__What the task requires__. Copy only this: the line containing "make_plate_screws(steel)", the line containing "before = set(bpy.data.objects)", and every line between them, exactly as written.

__Information supplied__.
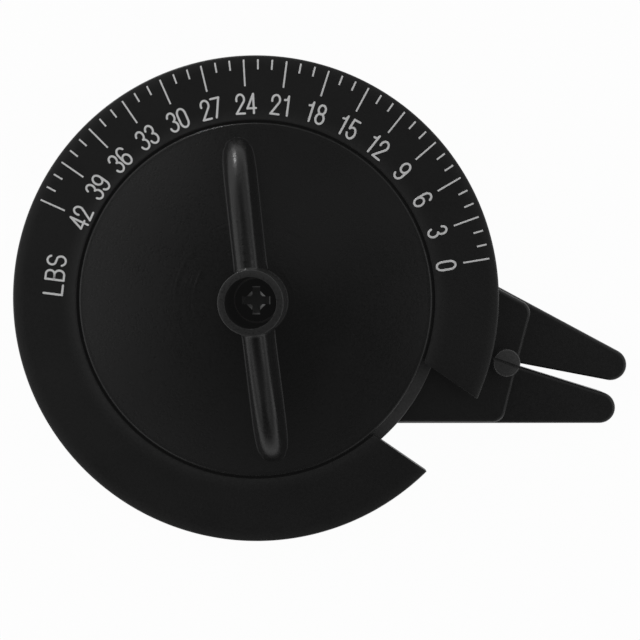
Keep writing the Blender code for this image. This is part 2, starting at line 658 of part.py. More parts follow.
def cone_height(radius):
    """Height of the knob's shallow cone at a radius."""
    foot = hub_foot_radius + HUB_FOOT_FILLET
    edge = knob_radius - KNOB_RIM_RADIUS
    share = max(0.0, (radius - foot) / (edge - foot))
    return rim_top + CONE_RISE * (1.0 - share ** CONE_POWER)


def knob_profile():
    """Half section of the knob without its fins: hole, bush pocket, snout, boss, disc, cone and hub."""
    profile = [(hub_hole_radius, bush_ledge), (bush_pocket_radius, bush_ledge),
               (bush_pocket_radius, snout_bottom), (snout_radius, snout_bottom),
               (snout_radius, boss_bottom), (boss_radius, boss_bottom), (boss_radius, knob_bottom),
               (knob_radius, knob_bottom)]
    rim_centre = (knob_radius - KNOB_RIM_RADIUS, rim_top - KNOB_RIM_RADIUS)
    profile += arc(rim_centre, KNOB_RIM_RADIUS, 0.0, math.pi / 2.0, math.pi / 2.0 / FILLET_STEPS)
    foot = hub_foot_radius + HUB_FOOT_FILLET
    edge = knob_radius - KNOB_RIM_RADIUS
    for step in range(1, CONE_STEPS + 1):
        radius = edge + (foot - edge) * step / CONE_STEPS
        profile.append((radius, cone_height(radius)))
    fillet_centre = (foot, cone_height(foot) + HUB_FOOT_FILLET)
    profile += arc(fillet_centre, HUB_FOOT_FILLET, -math.pi / 2.0, -math.pi,
                   math.pi / 2.0 / FILLET_STEPS)[1:]
    lip_centre = (hub_top_radius - HUB_RIM_RADIUS, hub_top - HUB_RIM_RADIUS)
    profile += arc(lip_centre, HUB_RIM_RADIUS, 0.0, math.pi / 2.0, math.pi / 2.0 / FILLET_STEPS)
    profile.append((hub_hole_radius, hub_top))
    return profile


def fin_point(along, across):
    """A point of the fins' skin.

    along goes from 0 at one end over the ridge to 1 at the other end, and across from -1 to 1 between
    the two flanks. Lengthwise the ridge is half an ellipse. Crosswise it is another one, between two
    flat flanks that lean in towards the top.
    """
    turn = math.pi * along
    tilt = math.pi / 2.0 * min(abs(across) / FIN_RIDGE_SHARE, 1.0)
    drop = FIN_RIDGE_DEPTH * (1.0 - math.cos(tilt))
    shrink = min((1.0 - abs(across)) / (1.0 - FIN_RIDGE_SHARE), 1.0)
    height = (fin_rise - drop) * shrink * math.sin(turn)
    lean = (FIN_FOOT_HALF_WIDTH - FIN_TOP_HALF_WIDTH) * height / fin_rise
    side = math.copysign((FIN_FOOT_HALF_WIDTH - lean) * math.sin(tilt), across)
    return (fin_reach - drop) * shrink * math.cos(turn), side, fin_foot + height


def fins():
    """Both fins as one blade, closed at its foot, with a root that runs down into the disc."""
    bm = bmesh.new()
    poles = [bm.verts.new(fin_point(0.0, -1.0)), bm.verts.new(fin_point(0.0, 1.0))]
    rows = []
    for step in range(FIN_LENGTH_STEPS + 1):
        row = []
        for index in range(1, FIN_WIDTH_STEPS):
            share = 2.0 * index / FIN_WIDTH_STEPS - 1.0
            row.append(bm.verts.new(fin_point(step / FIN_LENGTH_STEPS, share)))
        rows.append([poles[0]] + row + [poles[1]])
    for first, second in zip(rows, rows[1:]):
        bm.faces.new((first[0], second[1], first[1]))
        bm.faces.new((first[-1], first[-2], second[-2]))
        for index in range(1, FIN_WIDTH_STEPS - 1):
            bm.faces.new((first[index], second[index], second[index + 1], first[index + 1]))
    foot = rows[0] + rows[-1][1:-1][::-1]
    sunk = [bm.verts.new(vert.co - Vector((0.0, 0.0, FIN_ROOT_DEPTH))) for vert in foot]
    for index in range(len(foot)):
        bm.faces.new((foot[index - 1], foot[index], sunk[index], sunk[index - 1]))
    bm.faces.new(sunk)
    return bm


def make_wing_knob(material, dial):
    """Disc, hub and two fins in one moulding."""
    knob = add_object("wing_knob", turned(knob_profile(), KNOB_STEPS), material)
    knob.parent = dial
    blade = fins()
    blade.transform(turned_by(FIN_ANGLE))
    fin_body = add_object("knob_fins", blade)
    mid_wall = (hub_hole_radius + hub_top_radius) / 2.0
    cut(fin_body, "cut_between_fins", drum(mid_wall, knob_bottom, hub_top + OVERRUN))
    boolean(knob, fin_body, "UNION")
    hole_top = knob_screw_end + KNOB_SCREW_END_GAP
    for number, place in enumerate(knob_screw_places(), 1):
        hole = drum(KNOB_SCREW_THREAD_RADIUS + SEAT_GAP, knob_bottom - OVERRUN, hole_top)
        cut(knob, f"cut_knob_screw_{number}", hole, at(*place))


def make_knob_screws(material, dial):
    """Two pan-head screws that clamp the carrier to the knob."""
    under = knob_screw_seat - KNOB_SCREW_HEAD_HEIGHT
    rounded = KNOB_SCREW_HEAD_HEIGHT / 2.0
    for number, place in enumerate(knob_screw_places(), 1):
        screw = turned([(0.0, under), (KNOB_SCREW_HEAD_RADIUS - rounded, under),
                        (KNOB_SCREW_HEAD_RADIUS, under + rounded),
                        (KNOB_SCREW_HEAD_RADIUS, knob_screw_seat),
                        (KNOB_SCREW_THREAD_RADIUS, knob_screw_seat),
                        (KNOB_SCREW_THREAD_RADIUS, knob_screw_end), (0.0, knob_screw_end)], SMALL_STEPS)
        screw.transform(at(*place))
        add_object(f"knob_screw_{number}", screw, material).parent = dial


def make_calibrator():
    """Build every piece. The empty on the dial's axis carries what turns."""
    clear_scene()
    black = make_material("black_plastic", (0.012, 0.012, 0.013), 0.42, 0.0)
    ring_black = make_material("ring_plastic", (0.010, 0.010, 0.011), 0.5, 0.0)
    steel = make_material("steel", (0.55, 0.55, 0.56), 0.3, 1.0)
    dark_steel = make_material("dark_steel", (0.12, 0.12, 0.12), 0.35, 1.0)
    brass = make_material("brass", (0.7, 0.5, 0.2), 0.3, 1.0)
    acetal = make_material("acetal", (0.75, 0.75, 0.72), 0.4, 0.0)
    dial = bpy.data.objects.new("dial_axis", None)
    bpy.context.scene.collection.objects.link(dial)
    make_jaw_plate(black)
    make_arm_plate(black)
    make_plate_screws(steel)
    make_pivot_post(brass)
    make_stop_pin(steel)
    make_throat_screw(dark_steel)
    make_thrust_washer(acetal)
    make_torsion_spring(steel)
    make_centre_washer(steel)
    make_centre_screw(dark_steel)
    make_dial_carrier(black, dial)
    make_scale_ring(ring_black, dial)
    make_wing_knob(black, dial)
    make_pivot_bush(acetal, dial)
    make_knob_screws(steel, dial)


make_calibrator()
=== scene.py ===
# %% [markdown]
# # String tension calibrator
#
# A black hand gauge: a winged knob turns a printed scale ring against a spring, and the two prongs of
# the beak hold a string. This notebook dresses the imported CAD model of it. Each chapter first says what
# the real piece is and how it could be made, and then makes it.

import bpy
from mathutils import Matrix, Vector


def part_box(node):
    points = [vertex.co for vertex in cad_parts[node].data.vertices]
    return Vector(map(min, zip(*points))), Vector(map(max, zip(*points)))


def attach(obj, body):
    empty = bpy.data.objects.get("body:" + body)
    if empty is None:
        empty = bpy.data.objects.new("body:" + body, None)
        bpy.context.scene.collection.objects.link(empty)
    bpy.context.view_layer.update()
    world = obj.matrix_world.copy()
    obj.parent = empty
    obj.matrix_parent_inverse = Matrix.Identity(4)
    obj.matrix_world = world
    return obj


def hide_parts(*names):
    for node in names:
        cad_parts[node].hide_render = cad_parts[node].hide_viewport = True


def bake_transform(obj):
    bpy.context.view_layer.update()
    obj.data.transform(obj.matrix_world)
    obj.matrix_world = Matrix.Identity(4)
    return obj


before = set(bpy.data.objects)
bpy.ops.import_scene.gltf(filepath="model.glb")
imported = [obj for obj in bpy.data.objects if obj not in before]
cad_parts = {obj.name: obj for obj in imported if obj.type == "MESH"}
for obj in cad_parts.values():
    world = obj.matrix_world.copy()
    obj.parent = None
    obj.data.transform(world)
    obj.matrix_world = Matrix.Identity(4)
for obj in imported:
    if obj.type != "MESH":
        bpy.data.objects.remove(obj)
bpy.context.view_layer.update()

# %% [markdown]
# The CAD model is in metres. The shapes below are easier to read in millimetres, so every mesh is drawn
# in millimetres and shrunk once, when it becomes a piece.
#
# The dial turns about Z. The back of the frame lies at height 0, and the beak points along X.

# %% Tools and units
import math

import bmesh
import bpy
from mathutils import Matrix, Vector

MM = 0.001
UP = Vector((0.0, 0.0, 1.0))


def polar(radius, degrees):
    """A point of the dial's plane, from its radius and its angle."""
    return radius * math.cos(math.radians(degrees)), radius * math.sin(math.radians(degrees))


def bow(centre, radii, start, end, count):
    """Points along a round or oval arc, both ends included. Angles are in degrees."""
    points = []
    for index in range(count + 1):
        x, y = polar(1.0, start + (end - start) * index / count)
        points.append((centre[0] + radii[0] * x, centre[1] + radii[1] * y))
    return points


def round_arc(x, y, radius, start, end, count):
    """A round arc with its centre at x and y."""
    return bow((x, y), (radius, radius), start, end, count)


print("an arc of four steps has", len(round_arc(0.0, 0.0, 1.0, 0.0, 90.0, 4)), "points")

# %% [markdown]
# ## The camera
#
# The photograph looks almost straight down on the dial from about 15 cm. The gauge lies turned by 14
# degrees in the picture, so the camera is placed with two directions of its own: right and up as the
# picture shows them. At this short distance the far edges of tall pieces lean outwards, and that shows
# on the hub, so the distance matters as much as the angle of view.

# %% Camera
PICTURE_TURN = 14.05           # from the picture's right to the beak's direction, in degrees
RING_TOP = 9.6                 # height of the scale's face
CAMERA_HEIGHT = 150.0          # above the scale's face
CAMERA_RIGHT = 8.30            # from the dial's axis, along the picture's right
CAMERA_UP = 4.00               # the same along the picture's up
AIM_UP = -2.53                 # where the middle of the picture meets the scale's face
FOCAL_PIXELS = 1160.0          # focal length in the picture's own pixels
PICTURE_PIXELS = 640.0
SENSOR_WIDTH = 36.0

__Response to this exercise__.
    make_plate_screws(steel)
    make_pivot_post(brass)
    make_stop_pin(steel)
    make_throat_screw(dark_steel)
    make_thrust_washer(acetal)
    make_torsion_spring(steel)
    make_centre_washer(steel)
    make_centre_screw(dark_steel)
    make_dial_carrier(black, dial)
    make_scale_ring(ring_black, dial)
    make_wing_knob(black, dial)
    make_pivot_bush(acetal, dial)
    make_knob_screws(steel, dial)


make_calibrator()
=== scene.py ===
# %% [markdown]
# # String tension calibrator
#
# A black hand gauge: a winged knob turns a printed scale ring against a spring, and the two prongs of
# the beak hold a string. This notebook dresses the imported CAD model of it. Each chapter first says what
# the real piece is and how it could be made, and then makes it.

import bpy
from mathutils import Matrix, Vector


def part_box(node):
    points = [vertex.co for vertex in cad_parts[node].data.vertices]
    return Vector(map(min, zip(*points))), Vector(map(max, zip(*points)))


def attach(obj, body):
    empty = bpy.data.objects.get("body:" + body)
    if empty is None:
        empty = bpy.data.objects.new("body:" + body, None)
        bpy.context.scene.collection.objects.link(empty)
    bpy.context.view_layer.update()
    world = obj.matrix_world.copy()
    obj.parent = empty
    obj.matrix_parent_inverse = Matrix.Identity(4)
    obj.matrix_world = world
    return obj


def hide_parts(*names):
    for node in names:
        cad_parts[node].hide_render = cad_parts[node].hide_viewport = True


def bake_transform(obj):
    bpy.context.view_layer.update()
    obj.data.transform(obj.matrix_world)
    obj.matrix_world = Matrix.Identity(4)
    return obj


before = set(bpy.data.objects)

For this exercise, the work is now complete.